Report all lines holding "vertices".

■ ■ ■

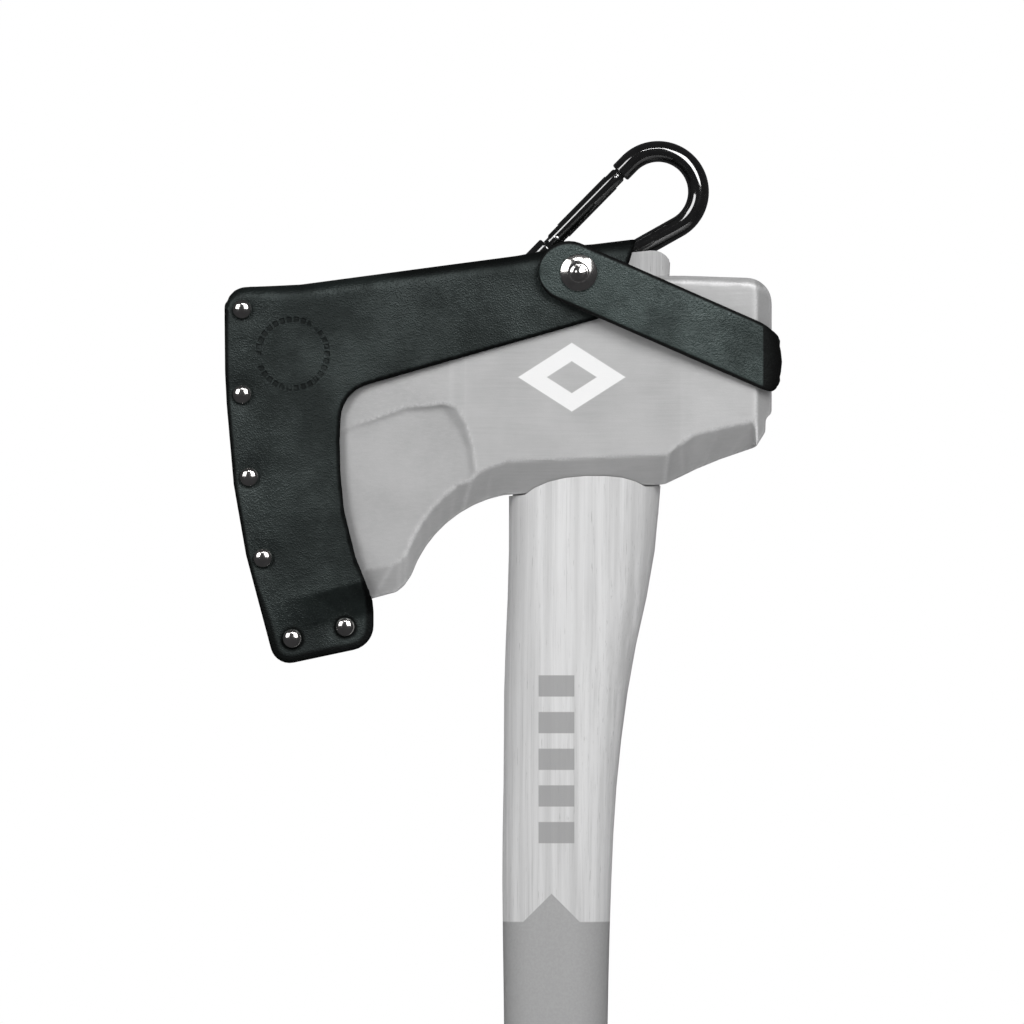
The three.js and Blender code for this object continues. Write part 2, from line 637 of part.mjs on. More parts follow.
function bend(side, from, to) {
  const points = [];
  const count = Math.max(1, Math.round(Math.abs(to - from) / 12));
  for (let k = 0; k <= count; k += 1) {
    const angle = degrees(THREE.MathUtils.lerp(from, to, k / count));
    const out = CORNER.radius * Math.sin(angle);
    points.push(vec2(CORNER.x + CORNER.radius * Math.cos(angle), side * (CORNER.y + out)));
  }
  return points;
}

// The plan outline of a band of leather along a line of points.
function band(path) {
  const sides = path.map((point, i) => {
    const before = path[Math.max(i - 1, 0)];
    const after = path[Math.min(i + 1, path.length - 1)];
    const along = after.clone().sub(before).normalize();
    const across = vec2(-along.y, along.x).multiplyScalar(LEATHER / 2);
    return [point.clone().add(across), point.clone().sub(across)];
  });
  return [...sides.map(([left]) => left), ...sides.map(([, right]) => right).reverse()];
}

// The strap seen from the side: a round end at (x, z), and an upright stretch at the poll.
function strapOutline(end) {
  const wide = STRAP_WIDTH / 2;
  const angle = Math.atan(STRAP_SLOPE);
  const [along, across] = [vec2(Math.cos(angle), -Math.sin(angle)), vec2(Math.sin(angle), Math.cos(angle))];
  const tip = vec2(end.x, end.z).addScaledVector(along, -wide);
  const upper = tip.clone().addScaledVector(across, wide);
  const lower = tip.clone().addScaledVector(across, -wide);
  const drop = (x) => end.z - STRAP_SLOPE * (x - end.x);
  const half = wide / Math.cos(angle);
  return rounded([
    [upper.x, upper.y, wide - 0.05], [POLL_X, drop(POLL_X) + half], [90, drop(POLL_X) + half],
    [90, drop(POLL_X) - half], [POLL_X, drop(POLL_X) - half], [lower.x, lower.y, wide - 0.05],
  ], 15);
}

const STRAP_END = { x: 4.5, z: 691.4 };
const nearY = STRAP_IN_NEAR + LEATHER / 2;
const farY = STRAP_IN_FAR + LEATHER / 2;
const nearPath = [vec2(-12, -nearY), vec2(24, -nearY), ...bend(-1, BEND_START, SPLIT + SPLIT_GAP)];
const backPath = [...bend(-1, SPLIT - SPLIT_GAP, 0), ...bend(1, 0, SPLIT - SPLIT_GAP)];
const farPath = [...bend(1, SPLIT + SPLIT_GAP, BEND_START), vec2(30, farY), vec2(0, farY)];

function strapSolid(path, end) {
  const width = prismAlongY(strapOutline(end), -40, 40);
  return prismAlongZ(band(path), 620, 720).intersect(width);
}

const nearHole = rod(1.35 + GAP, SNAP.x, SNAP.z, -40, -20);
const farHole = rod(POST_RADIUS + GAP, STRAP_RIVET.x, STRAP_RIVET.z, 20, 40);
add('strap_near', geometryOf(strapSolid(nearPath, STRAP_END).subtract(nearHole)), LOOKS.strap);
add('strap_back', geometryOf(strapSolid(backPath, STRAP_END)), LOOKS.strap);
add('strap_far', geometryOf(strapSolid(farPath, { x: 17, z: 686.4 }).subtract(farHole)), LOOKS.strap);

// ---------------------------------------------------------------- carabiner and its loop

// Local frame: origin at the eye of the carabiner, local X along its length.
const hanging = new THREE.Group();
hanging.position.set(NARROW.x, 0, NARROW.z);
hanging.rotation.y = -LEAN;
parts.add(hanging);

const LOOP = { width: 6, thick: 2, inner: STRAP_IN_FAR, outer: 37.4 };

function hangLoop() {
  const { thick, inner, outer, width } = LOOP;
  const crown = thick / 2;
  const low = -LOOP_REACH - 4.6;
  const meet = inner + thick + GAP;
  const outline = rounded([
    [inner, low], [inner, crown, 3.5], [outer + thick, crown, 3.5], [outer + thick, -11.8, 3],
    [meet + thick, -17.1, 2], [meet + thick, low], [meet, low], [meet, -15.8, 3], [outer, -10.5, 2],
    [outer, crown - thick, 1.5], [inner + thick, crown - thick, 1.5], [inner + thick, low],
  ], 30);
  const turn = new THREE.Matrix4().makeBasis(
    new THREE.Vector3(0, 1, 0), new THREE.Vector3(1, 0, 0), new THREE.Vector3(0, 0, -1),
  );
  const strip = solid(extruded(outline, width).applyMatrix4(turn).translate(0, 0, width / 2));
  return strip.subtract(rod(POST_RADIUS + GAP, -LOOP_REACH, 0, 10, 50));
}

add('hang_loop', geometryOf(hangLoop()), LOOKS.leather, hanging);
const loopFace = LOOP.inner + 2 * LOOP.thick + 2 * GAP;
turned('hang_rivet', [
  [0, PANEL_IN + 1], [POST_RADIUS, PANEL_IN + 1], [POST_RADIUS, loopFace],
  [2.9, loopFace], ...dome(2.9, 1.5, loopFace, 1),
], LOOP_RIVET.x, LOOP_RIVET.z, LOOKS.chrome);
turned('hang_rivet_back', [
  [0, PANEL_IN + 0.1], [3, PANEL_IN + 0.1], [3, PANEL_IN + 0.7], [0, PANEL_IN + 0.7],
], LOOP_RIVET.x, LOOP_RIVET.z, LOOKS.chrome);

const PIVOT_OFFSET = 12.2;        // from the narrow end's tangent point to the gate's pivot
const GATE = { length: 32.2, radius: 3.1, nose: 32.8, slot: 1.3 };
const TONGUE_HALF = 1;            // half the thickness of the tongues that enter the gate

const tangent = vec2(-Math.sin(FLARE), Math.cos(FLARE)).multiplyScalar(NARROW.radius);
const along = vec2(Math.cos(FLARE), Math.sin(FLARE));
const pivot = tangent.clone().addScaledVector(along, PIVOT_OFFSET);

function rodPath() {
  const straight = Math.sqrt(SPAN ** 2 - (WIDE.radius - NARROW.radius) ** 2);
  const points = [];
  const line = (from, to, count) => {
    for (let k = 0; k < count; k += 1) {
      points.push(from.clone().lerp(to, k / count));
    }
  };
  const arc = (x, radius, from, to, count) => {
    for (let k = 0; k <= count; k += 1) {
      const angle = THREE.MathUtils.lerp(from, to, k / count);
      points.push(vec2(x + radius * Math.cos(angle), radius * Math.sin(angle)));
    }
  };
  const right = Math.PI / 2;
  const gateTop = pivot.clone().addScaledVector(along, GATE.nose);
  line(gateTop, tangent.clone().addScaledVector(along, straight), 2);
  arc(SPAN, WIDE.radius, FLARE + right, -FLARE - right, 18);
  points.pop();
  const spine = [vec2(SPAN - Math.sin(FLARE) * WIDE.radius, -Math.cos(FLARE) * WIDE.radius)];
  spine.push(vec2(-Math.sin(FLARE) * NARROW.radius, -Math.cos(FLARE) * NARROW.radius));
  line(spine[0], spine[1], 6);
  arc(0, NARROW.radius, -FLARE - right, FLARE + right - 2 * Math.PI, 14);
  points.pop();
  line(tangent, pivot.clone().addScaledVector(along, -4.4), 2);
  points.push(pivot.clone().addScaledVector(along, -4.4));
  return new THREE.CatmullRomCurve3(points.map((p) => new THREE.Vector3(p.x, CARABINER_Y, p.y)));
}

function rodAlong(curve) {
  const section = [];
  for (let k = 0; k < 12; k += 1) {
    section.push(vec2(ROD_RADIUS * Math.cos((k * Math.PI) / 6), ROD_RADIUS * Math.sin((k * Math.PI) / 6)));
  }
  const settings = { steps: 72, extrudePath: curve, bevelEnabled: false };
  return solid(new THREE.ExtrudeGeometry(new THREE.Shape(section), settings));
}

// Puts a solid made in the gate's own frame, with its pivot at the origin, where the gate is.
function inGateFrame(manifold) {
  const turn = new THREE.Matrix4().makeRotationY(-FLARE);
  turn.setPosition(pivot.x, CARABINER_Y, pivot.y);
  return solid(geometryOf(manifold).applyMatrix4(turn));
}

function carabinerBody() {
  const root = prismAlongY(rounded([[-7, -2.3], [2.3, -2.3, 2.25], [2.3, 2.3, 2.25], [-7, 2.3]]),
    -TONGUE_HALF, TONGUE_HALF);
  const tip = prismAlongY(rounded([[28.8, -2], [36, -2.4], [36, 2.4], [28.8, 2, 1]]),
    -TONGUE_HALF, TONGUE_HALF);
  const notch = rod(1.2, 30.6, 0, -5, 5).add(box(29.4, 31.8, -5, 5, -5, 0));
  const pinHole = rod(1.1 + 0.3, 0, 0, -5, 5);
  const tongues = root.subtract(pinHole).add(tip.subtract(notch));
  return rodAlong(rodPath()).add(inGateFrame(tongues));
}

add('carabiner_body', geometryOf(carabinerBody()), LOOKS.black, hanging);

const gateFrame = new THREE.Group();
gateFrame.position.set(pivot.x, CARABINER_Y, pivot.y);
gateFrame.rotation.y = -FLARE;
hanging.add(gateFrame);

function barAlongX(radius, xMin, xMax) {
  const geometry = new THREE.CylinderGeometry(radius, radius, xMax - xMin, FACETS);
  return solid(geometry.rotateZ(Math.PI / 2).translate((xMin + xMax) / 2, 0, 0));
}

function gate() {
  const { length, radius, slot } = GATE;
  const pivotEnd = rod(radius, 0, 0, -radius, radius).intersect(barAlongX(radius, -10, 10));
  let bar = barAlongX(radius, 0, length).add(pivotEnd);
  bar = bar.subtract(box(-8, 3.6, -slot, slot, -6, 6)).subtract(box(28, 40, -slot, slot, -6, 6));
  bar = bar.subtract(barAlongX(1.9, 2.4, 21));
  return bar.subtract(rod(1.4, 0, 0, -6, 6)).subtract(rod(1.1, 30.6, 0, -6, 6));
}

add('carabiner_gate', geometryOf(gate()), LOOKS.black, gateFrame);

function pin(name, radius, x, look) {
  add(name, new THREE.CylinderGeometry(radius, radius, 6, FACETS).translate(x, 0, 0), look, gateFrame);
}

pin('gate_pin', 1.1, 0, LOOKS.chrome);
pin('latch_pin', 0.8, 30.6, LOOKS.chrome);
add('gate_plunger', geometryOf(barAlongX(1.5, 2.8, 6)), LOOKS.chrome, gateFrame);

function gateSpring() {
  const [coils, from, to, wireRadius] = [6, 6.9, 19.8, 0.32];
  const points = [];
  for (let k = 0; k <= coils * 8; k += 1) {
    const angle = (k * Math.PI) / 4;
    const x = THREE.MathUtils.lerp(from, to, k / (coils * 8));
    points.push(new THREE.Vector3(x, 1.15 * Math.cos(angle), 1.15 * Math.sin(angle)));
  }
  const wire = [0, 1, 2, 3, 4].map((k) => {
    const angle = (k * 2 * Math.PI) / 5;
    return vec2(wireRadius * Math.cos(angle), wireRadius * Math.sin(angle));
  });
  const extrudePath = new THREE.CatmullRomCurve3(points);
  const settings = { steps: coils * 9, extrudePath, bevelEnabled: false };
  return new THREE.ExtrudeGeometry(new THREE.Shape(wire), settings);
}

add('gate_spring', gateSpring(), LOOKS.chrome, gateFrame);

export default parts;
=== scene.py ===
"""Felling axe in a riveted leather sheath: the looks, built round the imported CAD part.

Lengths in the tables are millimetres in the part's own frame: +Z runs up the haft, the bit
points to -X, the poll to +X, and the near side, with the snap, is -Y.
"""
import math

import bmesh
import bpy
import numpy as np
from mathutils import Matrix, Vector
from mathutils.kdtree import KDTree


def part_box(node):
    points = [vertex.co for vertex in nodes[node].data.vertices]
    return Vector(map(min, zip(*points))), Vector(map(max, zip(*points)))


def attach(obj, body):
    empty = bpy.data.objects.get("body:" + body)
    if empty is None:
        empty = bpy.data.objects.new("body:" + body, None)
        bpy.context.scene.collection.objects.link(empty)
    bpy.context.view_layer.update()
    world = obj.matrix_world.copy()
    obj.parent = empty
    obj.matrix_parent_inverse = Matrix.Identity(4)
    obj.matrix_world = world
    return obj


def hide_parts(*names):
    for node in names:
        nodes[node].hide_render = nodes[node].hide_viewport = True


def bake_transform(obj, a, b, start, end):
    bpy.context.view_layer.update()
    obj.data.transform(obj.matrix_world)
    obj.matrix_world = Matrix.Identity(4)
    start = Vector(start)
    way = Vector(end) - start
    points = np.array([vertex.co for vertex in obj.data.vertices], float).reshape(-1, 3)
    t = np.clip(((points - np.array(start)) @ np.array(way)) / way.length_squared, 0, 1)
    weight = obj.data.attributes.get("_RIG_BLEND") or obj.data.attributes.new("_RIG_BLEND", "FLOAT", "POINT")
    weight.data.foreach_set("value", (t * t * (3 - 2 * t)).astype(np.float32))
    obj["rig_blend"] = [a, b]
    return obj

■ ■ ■

-- Exercise result --
    points = [vertex.co for vertex in nodes[node].data.vertices]
    points = np.array([vertex.co for vertex in obj.data.vertices], float).reshape(-1, 3)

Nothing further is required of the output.